▶ **Given data**:
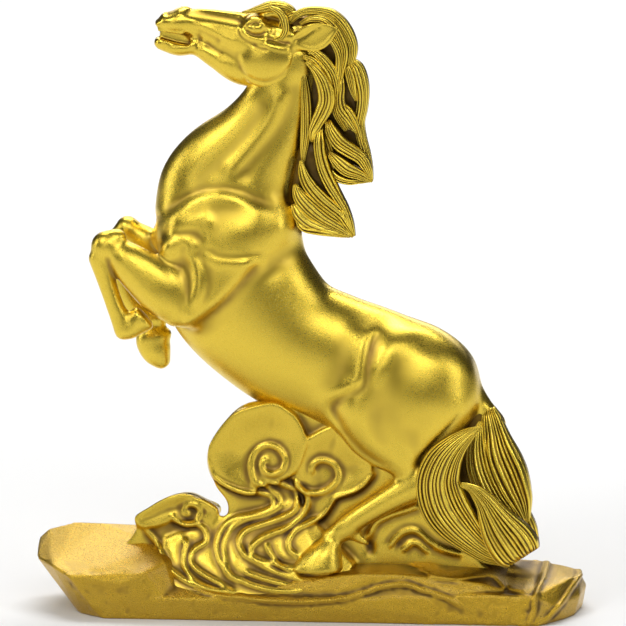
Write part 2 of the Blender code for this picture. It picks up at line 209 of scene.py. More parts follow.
def hull(corners, height):
    """A faceted rock. Corners are shares of the base's half length and half depth, and of a height."""
    shell = bmesh.new()
    points = [shell.verts.new((x * BASE_LENGTH / 2, y * BASE_DEPTH / 2, z * height)) for x, y, z in corners]
    low = [point for point in points if point.co.z <= 0]
    points += [shell.verts.new((point.co.x, point.co.y, -SLAB_HEIGHT / 4)) for point in low]
    inner = bmesh.ops.convex_hull(shell, input=points)["geom_interior"]
    spare = [item for item in inner if isinstance(item, bmesh.types.BMVert)]
    bmesh.ops.delete(shell, geom=spare, context="VERTS")
    shell.verts.index_update()
    return taken(shell)


class Cast:
    """Shapes melted together: the signed distance to their joint surface on a grid of cells."""

    def __init__(self, low, high, cell):
        self.cell = cell
        self.low = np.floor(np.array(low) / cell).astype(int) - 4
        self.size = np.ceil(np.array(high) / cell).astype(int) + 4 - self.low
        self.values = np.full(self.size, BAND, np.float32)

    def axis(self, k):
        """The places of the cells along one axis, in metres."""
        return (self.low[k] + np.arange(self.size[k])) * self.cell

    def distance(self, shape):
        """A shape's own distances, and the part of the grid that they cover."""
        points, triangles = shape
        scaled = points / self.cell
        low = np.maximum(np.floor(scaled.min(0)).astype(int) - int(BAND) - 1, self.low)
        high = np.minimum(np.ceil(scaled.max(0)).astype(int) + int(BAND) + 2, self.low + self.size)
        if (high <= low).any():
            return None, None
        grid = openvdb.FloatGrid.createLevelSetFromPolygons(
            scaled.astype(np.float32), triangles=triangles.astype(np.uint32),
            transform=openvdb.createLinearTransform(1.0), halfWidth=BAND)
        found = np.empty(high - low, np.float32)
        grid.copyToArray(found, ijk=tuple(int(v) for v in low))
        first = low - self.low
        last = high - self.low
        return found, tuple(slice(int(a), int(b)) for a, b in zip(first, last))

    def add(self, shape, soft=0.0):
        """Melts a shape on, with a fillet about this many metres wide where it joins."""
        self.melt(shape, soft, 1)

    def cut(self, shape, soft=0.0):
        """Takes a shape away, with its edge eased over about this many metres."""
        self.melt(shape, soft, -1)

    def melt(self, shape, soft, sign):
        """Adds a shape to what is solid, or to what is empty where the sign is below zero."""
        found, part = self.distance(shape)
        if found is None:
            return
        own = self.values[part] * sign
        reach = max(soft / self.cell, 1e-3)
        overlap = np.maximum(reach - np.abs(own - found), 0) / reach
        self.values[part] = (np.minimum(own, found) - overlap * overlap * reach * 0.25) * sign

    def carve(self, relief, sides=BOTH):
        """Raises the near or the far face, or both, by a side view's relief in metres."""
        y = self.axis(1)[None, :, None]
        for side in sides:
            share = np.clip(0.5 - side * y / (FACE_BLEND * STEP), 0, 1)
            self.values -= (relief[:, None, :] * share / self.cell).astype(np.float32)

    def level(self, height):
        """Cuts everything off below a height."""
        z = self.axis(2)[None, None, :]
        self.values = np.maximum(self.values, ((height - z) / self.cell).astype(np.float32))

    def mesh(self, name, smooth=0, side=0):
        """The surface as an object, or its near or far half, with how hollow each point of it is."""
        for _ in range(smooth):
            self.values = blurred(self.values, 1)
        grid = openvdb.FloatGrid()
        grid.copyFromArray(self.values)
        points, triangles, quads = grid.convertToPolygons(isovalue=0.0, adaptivity=0.0)
        points = points.astype(np.float64)
        marks = {}
        # How hollow each point is, over a wide and a tight blur, for the brown of patina and painted shade
        for mark, radius in (("hollow", WIDE_BLUR), ("crease", TIGHT_BLUR)):
            marks[mark] = -sampled(blurred(self.values, radius), points) * self.cell / MILLIMETRE
        points = (points + self.low) * self.cell
        if side:
            quads = quads[(points[quads][:, :, 1] * side).min(1) < HALF_OVERLAP]
            used, quads = np.unique(quads, return_inverse=True)
            quads = quads.reshape(-1, 4)
            points = points[used]
            marks = {mark: numbers[used] for mark, numbers in marks.items()}
        return surface(name, points, quads, triangles, marks)


def blurred(values, radius):
    """Values averaged over a cube of cells, twice over."""
    out = values
    for axis in range(3):
        for _ in range(2):
            padded = np.concatenate([np.repeat(out.take([0], axis), radius + 1, axis), out,
                                     np.repeat(out.take([-1], axis), radius, axis)], axis)
            total = np.cumsum(padded, axis, dtype=np.float64)
            size = out.shape[axis]
            width = 2 * radius + 1
            ahead = total.take(range(width, width + size), axis)
            behind = total.take(range(size), axis)
            out = ((ahead - behind) / width).astype(np.float32)
    return out


def sampled(values, points):
    """Values between the cells, at points given in cells."""
    low = np.clip(np.floor(points).astype(int), 0, np.array(values.shape) - 2)
    share = points - low
    total = np.zeros(len(points))
    for corner in np.ndindex(2, 2, 2):
        weight = np.prod(np.where(corner, share, 1 - share), axis=1)
        i, j, k = (low + corner).T
        total += weight * values[i, j, k]
    return total


def surface(name, points, quads, triangles=None, marks=None):
    """A smooth-shaded object from arrays, with a number at each point for each mark."""
    mesh = bpy.data.meshes.new(name)
    faces = [np.asarray(quads, np.int32)]
    if triangles is not None and len(triangles):
        faces.append(np.asarray(triangles, np.int32))
    loops = np.concatenate([face.reshape(-1) for face in faces])
    sizes = np.concatenate([np.full(len(face), face.shape[1], np.int32) for face in faces])
    mesh.vertices.add(len(points))
    mesh.vertices.foreach_set("co", np.asarray(points, np.float32).reshape(-1))
    mesh.loops.add(len(loops))
    mesh.loops.foreach_set("vertex_index", loops)
    mesh.polygons.add(len(sizes))
    mesh.polygons.foreach_set("loop_start", np.concatenate([[0], np.cumsum(sizes)[:-1]]).astype(np.int32))
    mesh.update(calc_edges=True)
    for mark, numbers in (marks or {}).items():
        layer = mesh.attributes.new(mark, "FLOAT", "POINT")
        layer.data.foreach_set("value", np.asarray(numbers, np.float32))
    mesh.shade_smooth()
    thing = bpy.data.objects.new(name, mesh)
    bpy.context.scene.collection.objects.link(thing)
    return thing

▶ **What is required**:
Copy out the whole listing, exactly as written.

▶ **Exercise result**:
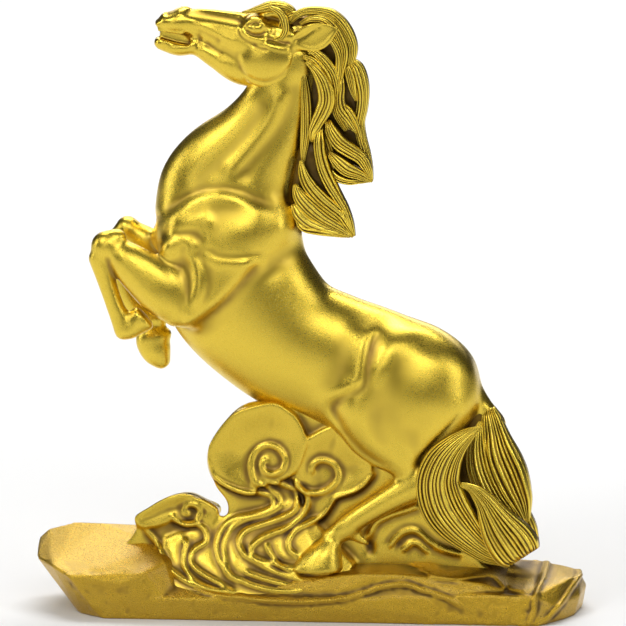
Write part 2 of the Blender code for this picture. It picks up at line 209 of scene.py. More parts follow.
def hull(corners, height):
    """A faceted rock. Corners are shares of the base's half length and half depth, and of a height."""
    shell = bmesh.new()
    points = [shell.verts.new((x * BASE_LENGTH / 2, y * BASE_DEPTH / 2, z * height)) for x, y, z in corners]
    low = [point for point in points if point.co.z <= 0]
    points += [shell.verts.new((point.co.x, point.co.y, -SLAB_HEIGHT / 4)) for point in low]
    inner = bmesh.ops.convex_hull(shell, input=points)["geom_interior"]
    spare = [item for item in inner if isinstance(item, bmesh.types.BMVert)]
    bmesh.ops.delete(shell, geom=spare, context="VERTS")
    shell.verts.index_update()
    return taken(shell)


class Cast:
    """Shapes melted together: the signed distance to their joint surface on a grid of cells."""

    def __init__(self, low, high, cell):
        self.cell = cell
        self.low = np.floor(np.array(low) / cell).astype(int) - 4
        self.size = np.ceil(np.array(high) / cell).astype(int) + 4 - self.low
        self.values = np.full(self.size, BAND, np.float32)

    def axis(self, k):
        """The places of the cells along one axis, in metres."""
        return (self.low[k] + np.arange(self.size[k])) * self.cell

    def distance(self, shape):
        """A shape's own distances, and the part of the grid that they cover."""
        points, triangles = shape
        scaled = points / self.cell
        low = np.maximum(np.floor(scaled.min(0)).astype(int) - int(BAND) - 1, self.low)
        high = np.minimum(np.ceil(scaled.max(0)).astype(int) + int(BAND) + 2, self.low + self.size)
        if (high <= low).any():
            return None, None
        grid = openvdb.FloatGrid.createLevelSetFromPolygons(
            scaled.astype(np.float32), triangles=triangles.astype(np.uint32),
            transform=openvdb.createLinearTransform(1.0), halfWidth=BAND)
        found = np.empty(high - low, np.float32)
        grid.copyToArray(found, ijk=tuple(int(v) for v in low))
        first = low - self.low
        last = high - self.low
        return found, tuple(slice(int(a), int(b)) for a, b in zip(first, last))

    def add(self, shape, soft=0.0):
        """Melts a shape on, with a fillet about this many metres wide where it joins."""
        self.melt(shape, soft, 1)

    def cut(self, shape, soft=0.0):
        """Takes a shape away, with its edge eased over about this many metres."""
        self.melt(shape, soft, -1)

    def melt(self, shape, soft, sign):
        """Adds a shape to what is solid, or to what is empty where the sign is below zero."""
        found, part = self.distance(shape)
        if found is None:
            return
        own = self.values[part] * sign
        reach = max(soft / self.cell, 1e-3)
        overlap = np.maximum(reach - np.abs(own - found), 0) / reach
        self.values[part] = (np.minimum(own, found) - overlap * overlap * reach * 0.25) * sign

    def carve(self, relief, sides=BOTH):
        """Raises the near or the far face, or both, by a side view's relief in metres."""
        y = self.axis(1)[None, :, None]
        for side in sides:
            share = np.clip(0.5 - side * y / (FACE_BLEND * STEP), 0, 1)
            self.values -= (relief[:, None, :] * share / self.cell).astype(np.float32)

    def level(self, height):
        """Cuts everything off below a height."""
        z = self.axis(2)[None, None, :]
        self.values = np.maximum(self.values, ((height - z) / self.cell).astype(np.float32))

    def mesh(self, name, smooth=0, side=0):
        """The surface as an object, or its near or far half, with how hollow each point of it is."""
        for _ in range(smooth):
            self.values = blurred(self.values, 1)
        grid = openvdb.FloatGrid()
        grid.copyFromArray(self.values)
        points, triangles, quads = grid.convertToPolygons(isovalue=0.0, adaptivity=0.0)
        points = points.astype(np.float64)
        marks = {}
        # How hollow each point is, over a wide and a tight blur, for the brown of patina and painted shade
        for mark, radius in (("hollow", WIDE_BLUR), ("crease", TIGHT_BLUR)):
            marks[mark] = -sampled(blurred(self.values, radius), points) * self.cell / MILLIMETRE
        points = (points + self.low) * self.cell
        if side:
            quads = quads[(points[quads][:, :, 1] * side).min(1) < HALF_OVERLAP]
            used, quads = np.unique(quads, return_inverse=True)
            quads = quads.reshape(-1, 4)
            points = points[used]
            marks = {mark: numbers[used] for mark, numbers in marks.items()}
        return surface(name, points, quads, triangles, marks)


def blurred(values, radius):
    """Values averaged over a cube of cells, twice over."""
    out = values
    for axis in range(3):
        for _ in range(2):
            padded = np.concatenate([np.repeat(out.take([0], axis), radius + 1, axis), out,
                                     np.repeat(out.take([-1], axis), radius, axis)], axis)
            total = np.cumsum(padded, axis, dtype=np.float64)
            size = out.shape[axis]
            width = 2 * radius + 1
            ahead = total.take(range(width, width + size), axis)
            behind = total.take(range(size), axis)
            out = ((ahead - behind) / width).astype(np.float32)
    return out


def sampled(values, points):
    """Values between the cells, at points given in cells."""
    low = np.clip(np.floor(points).astype(int), 0, np.array(values.shape) - 2)
    share = points - low
    total = np.zeros(len(points))
    for corner in np.ndindex(2, 2, 2):
        weight = np.prod(np.where(corner, share, 1 - share), axis=1)
        i, j, k = (low + corner).T
        total += weight * values[i, j, k]
    return total


def surface(name, points, quads, triangles=None, marks=None):
    """A smooth-shaded object from arrays, with a number at each point for each mark."""
    mesh = bpy.data.meshes.new(name)
    faces = [np.asarray(quads, np.int32)]
    if triangles is not None and len(triangles):
        faces.append(np.asarray(triangles, np.int32))
    loops = np.concatenate([face.reshape(-1) for face in faces])
    sizes = np.concatenate([np.full(len(face), face.shape[1], np.int32) for face in faces])
    mesh.vertices.add(len(points))
    mesh.vertices.foreach_set("co", np.asarray(points, np.float32).reshape(-1))
    mesh.loops.add(len(loops))
    mesh.loops.foreach_set("vertex_index", loops)
    mesh.polygons.add(len(sizes))
    mesh.polygons.foreach_set("loop_start", np.concatenate([[0], np.cumsum(sizes)[:-1]]).astype(np.int32))
    mesh.update(calc_edges=True)
    for mark, numbers in (marks or {}).items():
        layer = mesh.attributes.new(mark, "FLOAT", "POINT")
        layer.data.foreach_set("value", np.asarray(numbers, np.float32))
    mesh.shade_smooth()
    thing = bpy.data.objects.new(name, mesh)
    bpy.context.scene.collection.objects.link(thing)
    return thing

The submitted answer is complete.